GIS integrations. Maps and spatial data appear directly on service pages.
Open data and dashboards. Public or internal data updates without manual uploads.
Automated workflows. A form submission can trigger updates across multiple systems.
Each type has implications for cost, security, and design. If these are not planned for early, municipalities often face expensive rework later.
Where Municipalities Get Caught in the Integration Blind Spot
Most integration problems appear years after a redesign, not during it. The most common blind spots include:
Treating the website as a silo. It works well for publishing content but cannot support data driven services.
No API strategy. Legacy systems may not support integrations at all.
Departmental data silos. Each team stores information differently, making connections difficult.
Underestimating maintenance. Integrations require long term governance and monitoring.
Overlooking privacy and compliance. Once personal or financial data is involved, new responsibilities arise.
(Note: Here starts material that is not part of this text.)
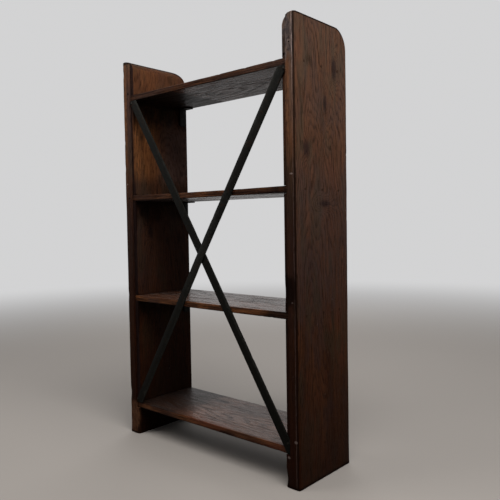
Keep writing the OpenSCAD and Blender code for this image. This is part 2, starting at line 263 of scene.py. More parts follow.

These issues create costly roadblocks when the municipality wants to add new digital tools.
Real World Examples of Integration Already Working
Although integration can sound complex, many municipalities are already benefiting from it.
Asset management + GIS + website content
Modern platforms can sync maintenance records, budgets, and GIS data automatically. Staff save time, data stays consistent, and residents get clearer transparency into infrastructure.
Online permitting + payments + workflow automation
Residents can apply, pay, receive inspections, and track progress in one place. When connected to the municipal website, the experience feels seamless.
Open data and dashboards
With the right infrastructure, municipalities can publish live datasets and performance dashboards that build public trust and support informed decision making.
How to Build an Integration Ready Website: A Checklist for Municipal Leaders
Use the checklist below when preparing an RFP or evaluating vendors. It reflects the practical requirements found in your source document.
1. API first or API ready architecture
Future systems must be able to plug in without custom rebuilds.
2. Clear data models and documentation
Avoid duplicate records and inconsistent information.
3. Modular or decoupled CMS
Allows your website to evolve without replacing the entire platform each time.
4. GIS and geospatial support
Essential for maps, zoning overlays, parcel lookups, and asset visibility.
5. Governance for data and integrations
Defines how data is shared, secured, and maintained.
6. Versioning and audit trails
Supports transparency and rollback in case of errors.
7. Citizen centered navigation
Organize the website around services and tasks, not departmental structures.
These requirements make future municipal website integration faster, easier, and significantly less expensive.
The Cost of Ignoring Integration Readiness
Municipalities that skip integration planning often face:
- Manual data entry across departments
- Higher long term maintenance and vendor costs
- Disconnected resident experiences
- Inability to launch new digital services
- Increased privacy and security risks
By the time these problems appear, redesigning the foundation is far more expensive than building it correctly from the start.
What Municipalities Should Do Next: municipal website integration
Here are practical steps to get ahead of the challenge:
- Inventory all current systems and identify which ones support APIs.
- Define digital services you expect to launch in the next three to five years.
- Update RFPs to include integration readiness as a core requirement.
- Ask vendors for real integration examples, not just content sites.
- Establish a governance group for data and API management.
- Pilot one integration early to validate architecture and workflows.
These steps build momentum and ensure your website redesign delivers long term value.
Conclusion
For municipalities planning a redesign, the website is more than a communications tool. It is a strategic foundation for the next decade of service delivery. Integration readiness ensures your community can adopt online permitting, geospatial tools, digital payments, open data, performance dashboards, and even future innovations like AI assisted services without starting from scratch each time.
Plan for integration now. Build the foundation once. Support your community for years to come.